Jimmy (Nygel D. Robinson) is bandleader and piano player for the legendary Billie Holiday in “Lady Day at Emerson’s Bar and Grill” at the Mercury Theater. (Liz Lauren)

“Lady Day” requires more than musical mimicry, however, and Roston offsets tougher stories with levity, exuding kindness to the audience for listening. She describes encountering racism even as an icon, not allowed to use a theater’s green room or even dine at a restaurant, instead forced to munch quickly in the kitchen.

The depths of “Lady Day” include her battles with alcoholism and drug abuse in her later years, and her death from complications of cirrhosis of the liver in July 1959. Roston’s Holiday reflects this torment by becoming increasingly belligerent as the evening progresses, and the dichotomy, between happy-go-lucky musical talent with the world in her hands and worn-down veteran losing her grip, plays out in tone.

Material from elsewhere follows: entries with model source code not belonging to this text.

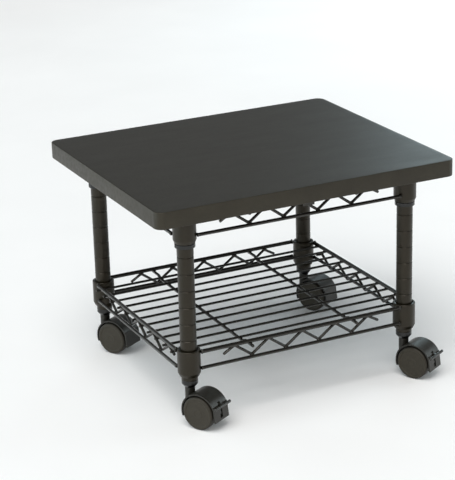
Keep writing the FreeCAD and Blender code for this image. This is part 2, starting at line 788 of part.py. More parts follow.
def make_wheel(corner, sx, sy, name, tilt):
    """One moulded wheel: dished face, crowned tread, rim, web and hub with a blind bore."""
    wheel = turned_body("caster_wheel_%s_%s" % (name, corner), [
        ("0", "dims.wheel_face - dims.wheel_dish"),
        ("dims.wheel_dish_radius - 1", "dims.wheel_face - dims.wheel_dish"),
        ("dims.wheel_dish_radius", "dims.wheel_face"),
        ("dims.wheel_radius - dims.wheel_ease", "dims.wheel_face"),
        ("dims.wheel_radius - dims.wheel_ease * 0.3", "dims.wheel_face - dims.wheel_ease * 0.4"),
        ("dims.wheel_radius", "dims.wheel_face - dims.wheel_ease"),
        ("dims.wheel_radius", "dims.wheel_back + 1"),
        ("dims.wheel_radius - 1", "dims.wheel_back"),
        ("dims.wheel_radius - dims.wheel_rim", "dims.wheel_back"),
        ("dims.wheel_radius - dims.wheel_rim", "dims.wheel_face - dims.wheel_web"),
        ("dims.wheel_hub_radius", "dims.wheel_face - dims.wheel_web"),
        ("dims.wheel_hub_radius", "dims.wheel_hub_back"),
        ("dims.axle_radius + dims.running_gap", "dims.wheel_hub_back"),
        ("dims.axle_radius + dims.running_gap", "dims.axle_half + dims.end_gap"),
        ("0", "dims.axle_half + dims.end_gap"),
    ])
    wheel.Placement = caster_place(sx, sy, size("trail"), size("wheel_radius"), tilt)
    keep(wheel)


def make_brake(corner, sx, sy):
    """Foot lever with a cross bar and a leg in the hood's slot, on its own pin."""
    lever = new_body("brake_lever_" + corner)
    hub_x = size("trail") + size("lever_x")
    hub_z = size("wheel_radius") + size("lever_z")
    hub = size("lever_hub")
    bar_x = size("trail") + size("lever_bar_x")
    leg_back = size("trail") + size("lever_leg_x") - size("lever_leg_depth")
    leg_front = size("trail") + size("lever_leg_x")
    leg_foot = hub_z - size("lever_leg_drop")
    arm_half = size("lever_arm_half")
    lean = size("lever_leg_lean")
    side = new_sketch(lever, "side", "XZ_Plane")
    corners = [
        Vector(hub_x, hub_z + hub, 0),
        Vector(bar_x, hub_z + arm_half, 0),
        Vector(bar_x, hub_z - arm_half, 0),
        Vector(leg_front, hub_z - arm_half - 1.0, 0),
        Vector(leg_front + lean, leg_foot, 0),
        Vector(leg_back + lean, leg_foot, 0),
        Vector(leg_back, hub_z - hub, 0),
        Vector(hub_x, hub_z - hub, 0),
    ]
    curves = [Part.LineSegment(a, b) for a, b in zip(corners, corners[1:])]
    curves.append(Part.Arc(corners[-1], Vector(hub_x - hub, hub_z, 0), corners[0]))
    draw_fixed(side, curves)
    pad(lever, side, "2 * dims.lever_half", middle=True)
    doc.recompute()
    bar = new_sketch(lever, "bar", "XZ_Plane")
    draw_circle(bar, "dims.trail + dims.lever_bar_x", "dims.wheel_radius + dims.lever_z",
                "dims.lever_bar_radius")
    pad(lever, bar, "2 * dims.lever_bar_half", middle=True)
    bore = new_sketch(lever, "bore", "XZ_Plane")
    draw_circle(bore, "dims.trail + dims.lever_x", "dims.wheel_radius + dims.lever_z",
                "dims.pin_radius + dims.running_gap")
    pocket(lever, bore, "3 * dims.lever_half", middle=True)
    lever.Placement = caster_place(sx, sy)
    keep(lever)

    length = "2 * dims.hood_web_half - 0.4"
    pin = rod("brake_pin_" + corner, "dims.pin_radius", length, Vector(0, 0, 1))
    tilt = Rotation(Vector(1, 0, 0), -90.0)
    place = caster_place(sx, sy, hub_x, hub_z, tilt)
    half = size("hood_web_half") - 0.2
    place.Base = place.Base - place.Rotation.multVec(Vector(0, 0, half))
    pin.Placement = place
    keep(pin)


def make_caster(corner, sx, sy):
    braked = sy < 0
    make_hood(corner, sx, sy, braked)
    make_stem(corner, sx, sy)
    make_axle(corner, sx, sy)
    make_wheel(corner, sx, sy, "right", Rotation(Vector(1, 0, 0), -90.0))
    make_wheel(corner, sx, sy, "left", Rotation(Vector(1, 0, 0), 90.0))
    if braked:
        make_brake(corner, sx, sy)


# ---------------------------------------------------------------- build, check, write


def check(things):
    """Stop on any failed object or any sub-part without a valid solid shape."""
    for thing in doc.Objects:
        if "Invalid" in thing.State or "Error" in thing.State:
            raise RuntimeError("failed object " + thing.Label)
    for thing in things:
        if thing.Shape.isNull() or not thing.Shape.isValid() or not thing.Shape.Solids:
            raise RuntimeError("bad shape in " + thing.Label)


def main():
    fill_sheet()
    make_board()
    make_brackets()
    for shelf in ("upper", "lower"):
        make_shelf(shelf)
    make_post_ends()
    for corner, (sx, sy) in CORNERS.items():
        make_post(corner, sx, sy)
        make_caster(corner, sx, sy)
    doc.recompute()
    check(sub_parts)
    os.makedirs("parts", exist_ok=True)
    for thing in sub_parts:
        thing.Shape.exportStep(os.path.join("parts", thing.Label + ".step"))
        print("%-34s solids %2d  volume %10.1f" % (thing.Label, len(thing.Shape.Solids),
                                                  thing.Shape.Volume))


main()
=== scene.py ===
"""Looks of the mobile printer stand: laminated top, two wire shelves, grooved posts and casters."""

import math
import random

import bmesh
import bpy
from mathutils import Matrix, Vector


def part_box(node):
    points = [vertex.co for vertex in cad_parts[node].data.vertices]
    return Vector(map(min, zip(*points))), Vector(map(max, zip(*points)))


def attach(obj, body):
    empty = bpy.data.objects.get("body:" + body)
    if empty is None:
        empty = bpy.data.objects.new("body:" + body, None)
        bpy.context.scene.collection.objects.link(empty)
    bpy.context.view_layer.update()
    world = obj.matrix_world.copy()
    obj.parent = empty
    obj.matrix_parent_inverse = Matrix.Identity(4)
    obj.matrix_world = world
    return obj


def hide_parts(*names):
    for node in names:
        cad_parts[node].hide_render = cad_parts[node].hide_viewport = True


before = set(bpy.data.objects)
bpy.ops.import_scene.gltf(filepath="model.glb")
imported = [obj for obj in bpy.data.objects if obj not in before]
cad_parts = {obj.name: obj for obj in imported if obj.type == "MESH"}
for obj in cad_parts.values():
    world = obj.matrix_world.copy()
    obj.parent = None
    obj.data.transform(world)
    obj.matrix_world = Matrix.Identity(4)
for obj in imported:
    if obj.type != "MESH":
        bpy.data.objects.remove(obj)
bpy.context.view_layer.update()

MM = 0.001
CORNERS = ("front_left", "front_right", "rear_left", "rear_right")
BRAKED = ("front_left", "front_right")
SHELVES = ("lower", "upper")
# degrees from +X to the way the parked casters trail
CASTER_TURN = -60.0

# camera: angles in degrees, yaw to the right of straight ahead, distances in metres, lens in mm
CAMERA_YAW = 25.9
CAMERA_PITCH = 19.8
CAMERA_ROLL = 1.6
CAMERA_DISTANCE = 2.70
CAMERA_AIM = (-0.037, 0.008, 0.205)
CAMERA_LENS = 132.5


# ---------------------------------------------------------------- mesh helpers


def new_piece(name, bm, material, body, stands_for, place=None, sharp=35.0):
    """Finished object from a bmesh: sharp past an angle, on its body, in place of its CAD nodes."""
    bmesh.ops.recalc_face_normals(bm, faces=bm.faces)
    mesh = bpy.data.meshes.new(name)
    bm.to_mesh(mesh)
    bm.free()
    mesh.polygons.foreach_set("use_smooth", [True] * len(mesh.polygons))
    mesh.set_sharp_from_angle(angle=math.radians(sharp))
    piece = bpy.data.objects.new(name, mesh)
    bpy.context.scene.collection.objects.link(piece)
    mesh.materials.append(material)
    if place is not None:
        piece.matrix_world = place
    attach(piece, body)
    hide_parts(*stands_for)


def soften(corners, steps=3):
    """Closed outline of (x, y, ease) corners with each corner rounded by its ease."""
    outline = []
    count = len(corners)
    for i, (x, y, ease) in enumerate(corners):
        here = Vector((x, y))
        back = Vector(corners[i - 1][:2]) - here
        ahead = Vector(corners[(i + 1) % count][:2]) - here
        if ease <= 0.0:
            outline.append((x, y))
            continue
        angle = back.angle(ahead)
        reach = min(ease / math.tan(angle / 2), 0.45 * back.length, 0.45 * ahead.length)
        start = here + back.normalized() * reach
        end = here + ahead.normalized() * reach
        for k in range(steps + 1):
            t = k / steps
            point = start * (1 - t) ** 2 + here * 2 * t * (1 - t) + end * t ** 2
            outline.append((point.x, point.y))
    return outline


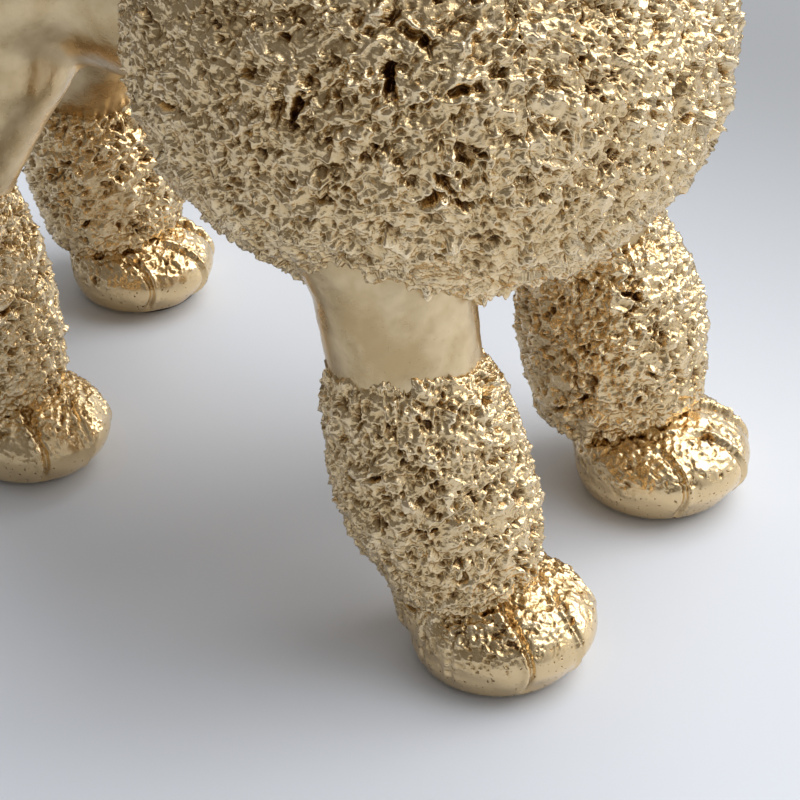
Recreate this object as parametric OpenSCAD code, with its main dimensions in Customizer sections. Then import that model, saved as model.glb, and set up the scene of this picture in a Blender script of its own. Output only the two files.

This production teases the transformation with a false start (not in the original script) in which Holiday sings the first song, “I Wonder Where Our Love Has Gone,” with robotic inflection and snoozy energy before apologizing and leaving the stage to try again. She quickly returns, and her performance oozes confidence and calm.

The script portrays Holiday’s gradual unhinging by morphing concert banter into diatribes against injustice in the music industry; confusing her piano player, Jimmy, for a former bandmate; and lengthy tangents about her past. Each sip of her drink or allusion to drug use acts as a bellwether of the darkness Holiday kept inside.

The chaos is tempered by exerting excessive control on the performers’ movement. Roston’s words slur, but when she wanders into the audience to a smaller stage in the back of the house, she performs a song then wanders back while speaking directly to the audience members with the focus of a kindergarten teacher reading a story to class. The discrepancy between sparkly and sullen Holiday is simply too narrow.

Bandleader and pianist Jimmy (Nygel D. Robinson) remains behind the keys even when speaking in hushed, worried tones to a distraught Holiday. While necessary in the small Venus Cabaret space, his static-ness reduces any discord Holiday stirs.

Still, few plays are as focused on small slices of a singer’s career, and “Lady Day” offers audiences the chance to cozy up to Roston and experience Billie Holiday in 3D on an impossibly small scale. If the Broadway production was Lollapalooza, this is the intimate aftershow.